[start of RAW DATA]

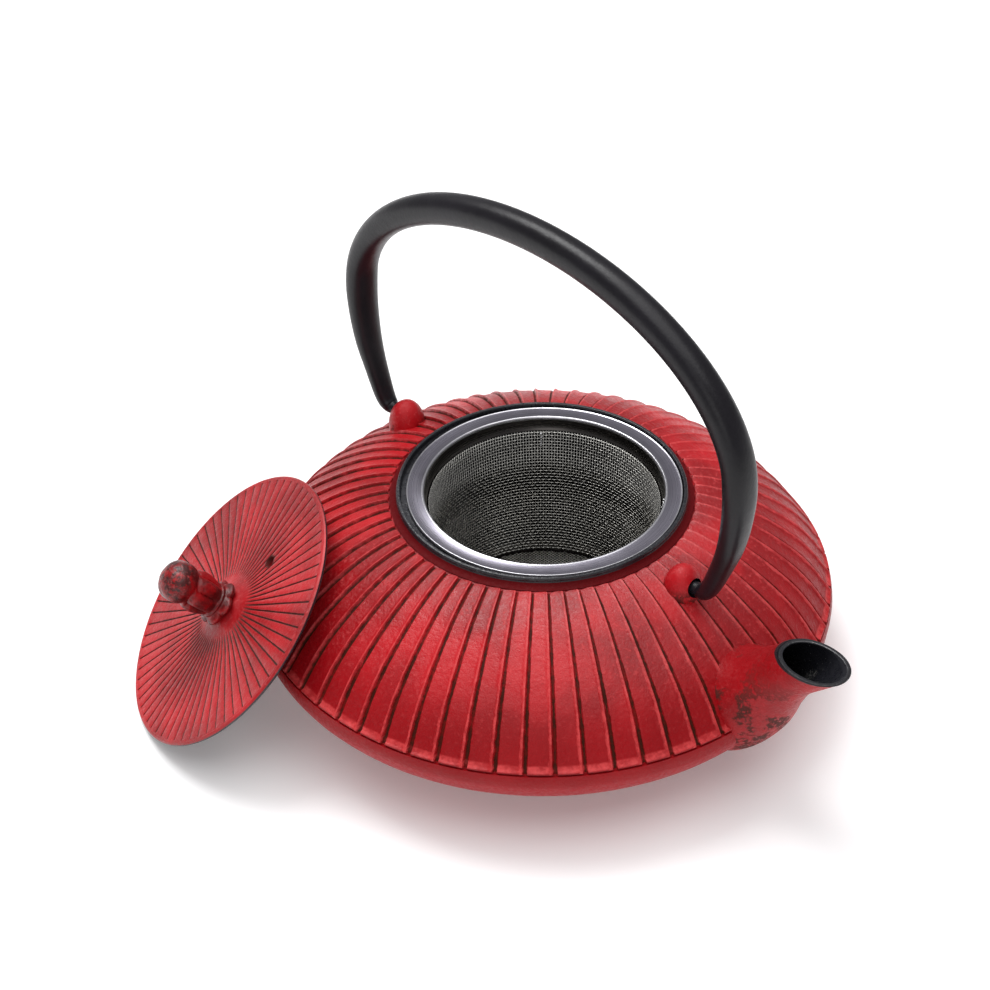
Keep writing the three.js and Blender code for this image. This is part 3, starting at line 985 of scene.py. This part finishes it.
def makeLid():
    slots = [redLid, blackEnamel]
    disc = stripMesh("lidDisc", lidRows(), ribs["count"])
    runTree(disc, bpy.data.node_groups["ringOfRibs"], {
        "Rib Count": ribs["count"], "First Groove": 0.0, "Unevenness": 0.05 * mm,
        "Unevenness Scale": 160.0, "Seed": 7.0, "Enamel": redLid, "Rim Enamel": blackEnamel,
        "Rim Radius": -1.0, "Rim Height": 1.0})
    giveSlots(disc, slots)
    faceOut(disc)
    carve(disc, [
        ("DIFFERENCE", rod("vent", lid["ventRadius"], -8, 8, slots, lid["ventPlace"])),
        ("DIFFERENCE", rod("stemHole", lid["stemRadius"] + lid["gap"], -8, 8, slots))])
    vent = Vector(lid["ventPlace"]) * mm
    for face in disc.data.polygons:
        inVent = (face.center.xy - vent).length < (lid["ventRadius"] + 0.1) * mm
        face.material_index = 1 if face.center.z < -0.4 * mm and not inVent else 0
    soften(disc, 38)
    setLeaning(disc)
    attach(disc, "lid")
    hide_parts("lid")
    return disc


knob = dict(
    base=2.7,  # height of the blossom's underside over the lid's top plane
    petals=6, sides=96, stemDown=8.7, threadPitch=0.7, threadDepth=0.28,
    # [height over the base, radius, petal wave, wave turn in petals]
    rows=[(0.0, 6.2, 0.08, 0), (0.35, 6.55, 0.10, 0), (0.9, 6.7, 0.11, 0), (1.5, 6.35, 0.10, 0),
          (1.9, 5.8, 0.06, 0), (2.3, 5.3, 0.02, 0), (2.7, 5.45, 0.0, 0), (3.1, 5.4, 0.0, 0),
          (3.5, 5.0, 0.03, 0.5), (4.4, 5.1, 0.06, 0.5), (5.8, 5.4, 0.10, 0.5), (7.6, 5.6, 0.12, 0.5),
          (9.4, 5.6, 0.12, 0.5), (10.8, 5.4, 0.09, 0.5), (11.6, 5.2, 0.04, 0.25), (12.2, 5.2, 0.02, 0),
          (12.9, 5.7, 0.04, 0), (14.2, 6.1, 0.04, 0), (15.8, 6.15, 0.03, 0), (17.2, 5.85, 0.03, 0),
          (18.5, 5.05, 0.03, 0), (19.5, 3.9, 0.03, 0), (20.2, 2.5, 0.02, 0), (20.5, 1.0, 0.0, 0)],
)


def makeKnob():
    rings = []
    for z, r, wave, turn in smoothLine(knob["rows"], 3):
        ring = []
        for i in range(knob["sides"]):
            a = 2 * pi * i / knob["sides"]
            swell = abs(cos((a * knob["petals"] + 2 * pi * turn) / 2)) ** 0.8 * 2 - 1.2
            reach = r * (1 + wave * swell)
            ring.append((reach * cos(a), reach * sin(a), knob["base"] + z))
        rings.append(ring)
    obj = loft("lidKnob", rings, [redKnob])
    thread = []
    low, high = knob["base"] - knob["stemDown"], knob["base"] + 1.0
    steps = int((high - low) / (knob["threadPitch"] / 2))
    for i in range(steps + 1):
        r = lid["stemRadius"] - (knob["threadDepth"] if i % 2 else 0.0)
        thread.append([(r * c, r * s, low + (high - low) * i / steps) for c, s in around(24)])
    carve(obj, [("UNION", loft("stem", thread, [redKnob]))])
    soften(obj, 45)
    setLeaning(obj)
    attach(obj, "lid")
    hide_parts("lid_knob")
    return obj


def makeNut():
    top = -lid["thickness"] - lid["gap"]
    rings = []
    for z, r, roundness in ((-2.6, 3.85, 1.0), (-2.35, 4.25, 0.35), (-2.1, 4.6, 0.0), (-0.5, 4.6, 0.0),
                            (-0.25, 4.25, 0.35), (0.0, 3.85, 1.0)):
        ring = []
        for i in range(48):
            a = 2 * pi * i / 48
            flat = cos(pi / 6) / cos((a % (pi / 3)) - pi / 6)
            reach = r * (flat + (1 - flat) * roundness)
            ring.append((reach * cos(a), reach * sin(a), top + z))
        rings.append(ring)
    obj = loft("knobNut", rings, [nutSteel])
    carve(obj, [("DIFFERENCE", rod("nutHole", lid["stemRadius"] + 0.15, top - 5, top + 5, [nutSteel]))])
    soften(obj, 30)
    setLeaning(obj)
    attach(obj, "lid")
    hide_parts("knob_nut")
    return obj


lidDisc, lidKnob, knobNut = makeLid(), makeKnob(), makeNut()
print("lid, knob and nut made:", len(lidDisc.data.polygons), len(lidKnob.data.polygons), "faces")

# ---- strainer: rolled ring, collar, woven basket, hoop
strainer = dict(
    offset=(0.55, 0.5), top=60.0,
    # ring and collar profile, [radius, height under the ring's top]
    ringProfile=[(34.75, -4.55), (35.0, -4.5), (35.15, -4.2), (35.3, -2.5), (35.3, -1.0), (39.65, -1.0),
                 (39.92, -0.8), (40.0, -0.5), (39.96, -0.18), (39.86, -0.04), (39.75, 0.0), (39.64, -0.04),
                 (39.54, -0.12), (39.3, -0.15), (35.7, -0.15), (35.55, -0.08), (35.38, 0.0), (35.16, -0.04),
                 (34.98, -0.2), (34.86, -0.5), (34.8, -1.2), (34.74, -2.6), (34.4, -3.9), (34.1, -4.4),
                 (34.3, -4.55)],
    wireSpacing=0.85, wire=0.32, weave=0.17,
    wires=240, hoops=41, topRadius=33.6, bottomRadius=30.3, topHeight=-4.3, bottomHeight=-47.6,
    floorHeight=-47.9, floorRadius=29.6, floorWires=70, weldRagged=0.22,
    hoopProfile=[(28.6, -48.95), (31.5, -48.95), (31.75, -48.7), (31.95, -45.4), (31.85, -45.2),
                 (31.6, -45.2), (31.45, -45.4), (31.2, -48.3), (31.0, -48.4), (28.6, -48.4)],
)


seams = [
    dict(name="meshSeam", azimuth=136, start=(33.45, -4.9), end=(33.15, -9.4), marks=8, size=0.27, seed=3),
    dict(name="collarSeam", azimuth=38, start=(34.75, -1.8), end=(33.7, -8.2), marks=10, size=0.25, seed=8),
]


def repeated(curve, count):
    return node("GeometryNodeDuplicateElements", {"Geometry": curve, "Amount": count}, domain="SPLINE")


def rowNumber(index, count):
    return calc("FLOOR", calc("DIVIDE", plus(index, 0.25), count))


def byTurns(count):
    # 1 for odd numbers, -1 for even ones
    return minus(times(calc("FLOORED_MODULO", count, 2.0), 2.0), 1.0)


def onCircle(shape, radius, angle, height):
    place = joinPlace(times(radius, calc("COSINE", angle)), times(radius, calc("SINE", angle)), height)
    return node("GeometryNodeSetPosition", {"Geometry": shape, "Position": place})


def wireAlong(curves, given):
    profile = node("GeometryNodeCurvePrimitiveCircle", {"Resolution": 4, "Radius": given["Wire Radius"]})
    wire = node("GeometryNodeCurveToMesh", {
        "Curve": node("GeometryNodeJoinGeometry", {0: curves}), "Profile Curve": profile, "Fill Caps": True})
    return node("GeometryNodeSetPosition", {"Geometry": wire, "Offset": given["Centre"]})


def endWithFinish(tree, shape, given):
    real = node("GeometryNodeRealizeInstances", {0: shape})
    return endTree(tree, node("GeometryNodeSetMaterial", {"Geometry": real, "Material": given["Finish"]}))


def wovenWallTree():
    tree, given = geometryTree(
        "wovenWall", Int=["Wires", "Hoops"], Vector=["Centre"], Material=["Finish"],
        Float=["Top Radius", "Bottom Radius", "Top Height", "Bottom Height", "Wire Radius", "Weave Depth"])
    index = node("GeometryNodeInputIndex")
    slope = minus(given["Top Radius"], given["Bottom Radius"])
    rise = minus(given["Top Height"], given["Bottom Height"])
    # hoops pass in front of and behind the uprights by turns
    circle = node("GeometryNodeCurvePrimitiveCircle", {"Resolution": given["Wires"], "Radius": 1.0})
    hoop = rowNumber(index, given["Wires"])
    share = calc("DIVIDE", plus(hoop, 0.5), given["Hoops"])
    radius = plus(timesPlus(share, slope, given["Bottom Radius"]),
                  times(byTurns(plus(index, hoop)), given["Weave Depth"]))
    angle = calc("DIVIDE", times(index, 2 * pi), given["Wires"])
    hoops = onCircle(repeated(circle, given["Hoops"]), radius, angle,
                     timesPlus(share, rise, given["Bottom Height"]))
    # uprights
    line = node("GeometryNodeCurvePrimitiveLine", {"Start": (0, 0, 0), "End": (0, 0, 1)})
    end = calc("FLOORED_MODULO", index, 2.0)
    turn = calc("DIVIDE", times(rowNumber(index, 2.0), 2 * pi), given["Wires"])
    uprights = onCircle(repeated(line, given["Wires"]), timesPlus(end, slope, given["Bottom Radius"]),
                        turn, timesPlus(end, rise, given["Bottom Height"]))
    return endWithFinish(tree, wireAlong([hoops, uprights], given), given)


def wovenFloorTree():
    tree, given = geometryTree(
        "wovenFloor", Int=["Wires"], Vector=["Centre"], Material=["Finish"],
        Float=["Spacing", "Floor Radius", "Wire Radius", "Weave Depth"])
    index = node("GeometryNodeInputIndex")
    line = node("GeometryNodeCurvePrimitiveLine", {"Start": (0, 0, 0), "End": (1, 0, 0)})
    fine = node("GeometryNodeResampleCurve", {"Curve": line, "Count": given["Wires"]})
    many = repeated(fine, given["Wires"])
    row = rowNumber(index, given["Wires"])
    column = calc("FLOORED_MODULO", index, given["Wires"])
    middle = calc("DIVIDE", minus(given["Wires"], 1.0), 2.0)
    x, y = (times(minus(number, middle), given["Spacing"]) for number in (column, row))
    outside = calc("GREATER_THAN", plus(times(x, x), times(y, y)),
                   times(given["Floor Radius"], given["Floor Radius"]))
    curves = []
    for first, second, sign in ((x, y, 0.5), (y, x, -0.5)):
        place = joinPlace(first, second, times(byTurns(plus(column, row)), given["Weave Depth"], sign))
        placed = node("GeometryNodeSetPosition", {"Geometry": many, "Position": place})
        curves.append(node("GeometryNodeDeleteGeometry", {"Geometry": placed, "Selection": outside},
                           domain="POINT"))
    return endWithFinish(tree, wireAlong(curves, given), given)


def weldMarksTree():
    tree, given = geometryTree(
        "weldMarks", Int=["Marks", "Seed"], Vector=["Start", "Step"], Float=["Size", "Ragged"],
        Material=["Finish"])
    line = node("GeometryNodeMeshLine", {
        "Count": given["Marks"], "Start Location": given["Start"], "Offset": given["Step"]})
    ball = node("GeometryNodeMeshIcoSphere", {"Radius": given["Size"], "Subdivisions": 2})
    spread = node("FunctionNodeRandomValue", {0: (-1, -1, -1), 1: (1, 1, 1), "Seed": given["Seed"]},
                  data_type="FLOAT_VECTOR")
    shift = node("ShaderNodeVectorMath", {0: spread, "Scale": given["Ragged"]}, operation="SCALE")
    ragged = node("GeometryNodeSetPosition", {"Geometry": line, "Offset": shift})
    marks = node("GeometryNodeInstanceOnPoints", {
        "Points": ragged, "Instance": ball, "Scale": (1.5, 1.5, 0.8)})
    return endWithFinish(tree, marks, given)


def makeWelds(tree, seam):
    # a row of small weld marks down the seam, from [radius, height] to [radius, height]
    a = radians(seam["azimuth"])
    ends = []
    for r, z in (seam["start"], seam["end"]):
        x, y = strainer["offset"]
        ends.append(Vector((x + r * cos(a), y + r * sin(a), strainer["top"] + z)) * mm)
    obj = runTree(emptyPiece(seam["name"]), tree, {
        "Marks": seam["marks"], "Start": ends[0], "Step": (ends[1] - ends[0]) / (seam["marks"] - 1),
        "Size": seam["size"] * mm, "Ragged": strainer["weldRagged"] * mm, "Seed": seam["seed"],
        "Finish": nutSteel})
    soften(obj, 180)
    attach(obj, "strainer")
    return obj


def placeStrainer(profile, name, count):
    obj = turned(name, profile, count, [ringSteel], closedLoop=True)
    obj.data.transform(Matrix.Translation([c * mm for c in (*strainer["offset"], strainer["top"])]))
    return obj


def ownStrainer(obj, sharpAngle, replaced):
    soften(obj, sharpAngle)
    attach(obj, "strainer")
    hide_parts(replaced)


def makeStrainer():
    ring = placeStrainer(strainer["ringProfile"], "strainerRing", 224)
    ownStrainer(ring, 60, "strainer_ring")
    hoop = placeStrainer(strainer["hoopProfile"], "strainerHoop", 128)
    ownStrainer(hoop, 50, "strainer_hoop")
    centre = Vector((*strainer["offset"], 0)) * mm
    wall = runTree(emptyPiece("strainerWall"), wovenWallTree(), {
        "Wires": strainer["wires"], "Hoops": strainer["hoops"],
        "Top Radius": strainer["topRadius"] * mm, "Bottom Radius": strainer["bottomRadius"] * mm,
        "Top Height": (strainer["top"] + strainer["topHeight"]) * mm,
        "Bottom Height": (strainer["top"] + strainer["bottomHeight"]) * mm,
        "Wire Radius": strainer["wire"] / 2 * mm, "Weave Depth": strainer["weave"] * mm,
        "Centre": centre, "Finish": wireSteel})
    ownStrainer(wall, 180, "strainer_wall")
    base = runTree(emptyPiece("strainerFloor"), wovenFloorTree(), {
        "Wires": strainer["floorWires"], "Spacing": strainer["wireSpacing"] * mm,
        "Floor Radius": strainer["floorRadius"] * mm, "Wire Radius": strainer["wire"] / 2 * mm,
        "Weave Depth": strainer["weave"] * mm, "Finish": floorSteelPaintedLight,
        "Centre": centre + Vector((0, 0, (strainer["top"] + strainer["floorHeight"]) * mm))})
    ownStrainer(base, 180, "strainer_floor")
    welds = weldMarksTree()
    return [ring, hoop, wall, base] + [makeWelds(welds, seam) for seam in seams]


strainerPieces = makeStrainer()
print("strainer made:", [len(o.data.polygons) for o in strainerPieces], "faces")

[end of RAW DATA]

◆ **STATED PROBLEM**
Starting at the top of the data above, repeat every line exactly until the line containing "return disc" has been given, then stop.

◆ **RESULT FOR THIS TASK**
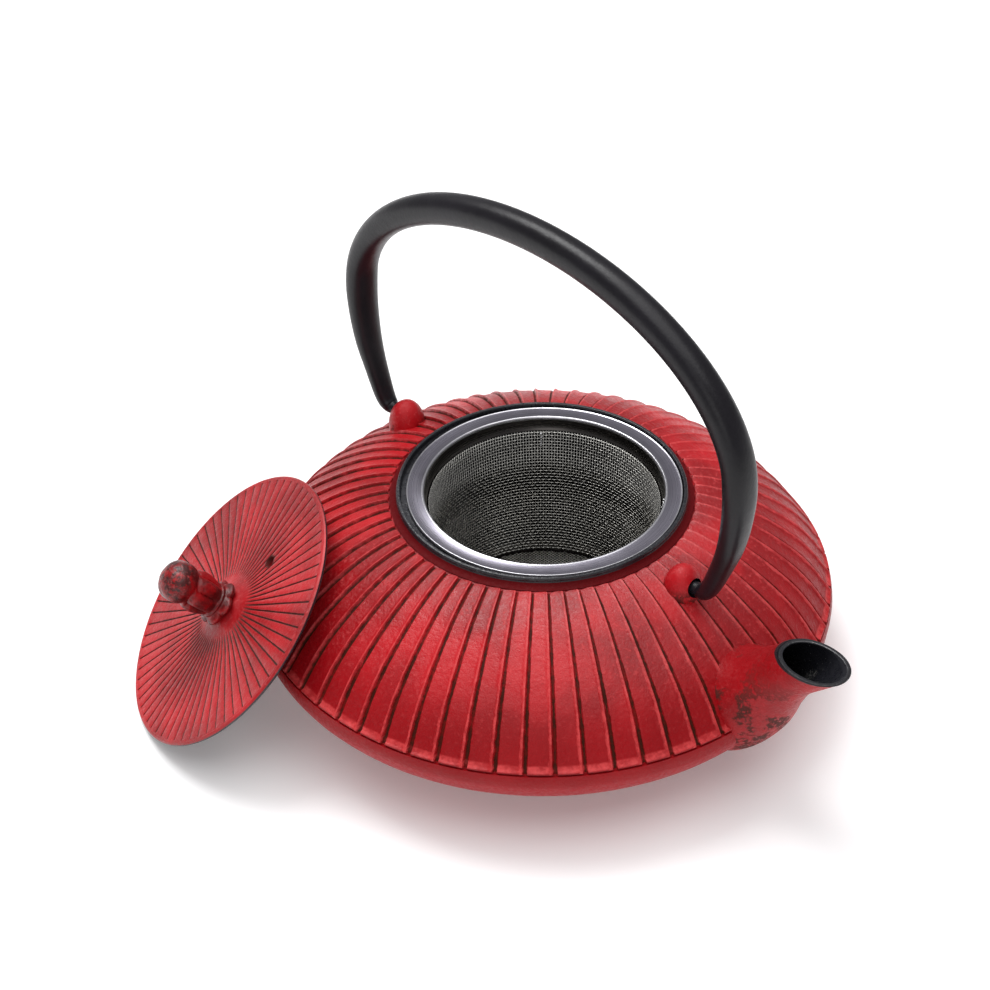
Keep writing the three.js and Blender code for this image. This is part 3, starting at line 985 of scene.py. This part finishes it.
def makeLid():
    slots = [redLid, blackEnamel]
    disc = stripMesh("lidDisc", lidRows(), ribs["count"])
    runTree(disc, bpy.data.node_groups["ringOfRibs"], {
        "Rib Count": ribs["count"], "First Groove": 0.0, "Unevenness": 0.05 * mm,
        "Unevenness Scale": 160.0, "Seed": 7.0, "Enamel": redLid, "Rim Enamel": blackEnamel,
        "Rim Radius": -1.0, "Rim Height": 1.0})
    giveSlots(disc, slots)
    faceOut(disc)
    carve(disc, [
        ("DIFFERENCE", rod("vent", lid["ventRadius"], -8, 8, slots, lid["ventPlace"])),
        ("DIFFERENCE", rod("stemHole", lid["stemRadius"] + lid["gap"], -8, 8, slots))])
    vent = Vector(lid["ventPlace"]) * mm
    for face in disc.data.polygons:
        inVent = (face.center.xy - vent).length < (lid["ventRadius"] + 0.1) * mm
        face.material_index = 1 if face.center.z < -0.4 * mm and not inVent else 0
    soften(disc, 38)
    setLeaning(disc)
    attach(disc, "lid")
    hide_parts("lid")
    return disc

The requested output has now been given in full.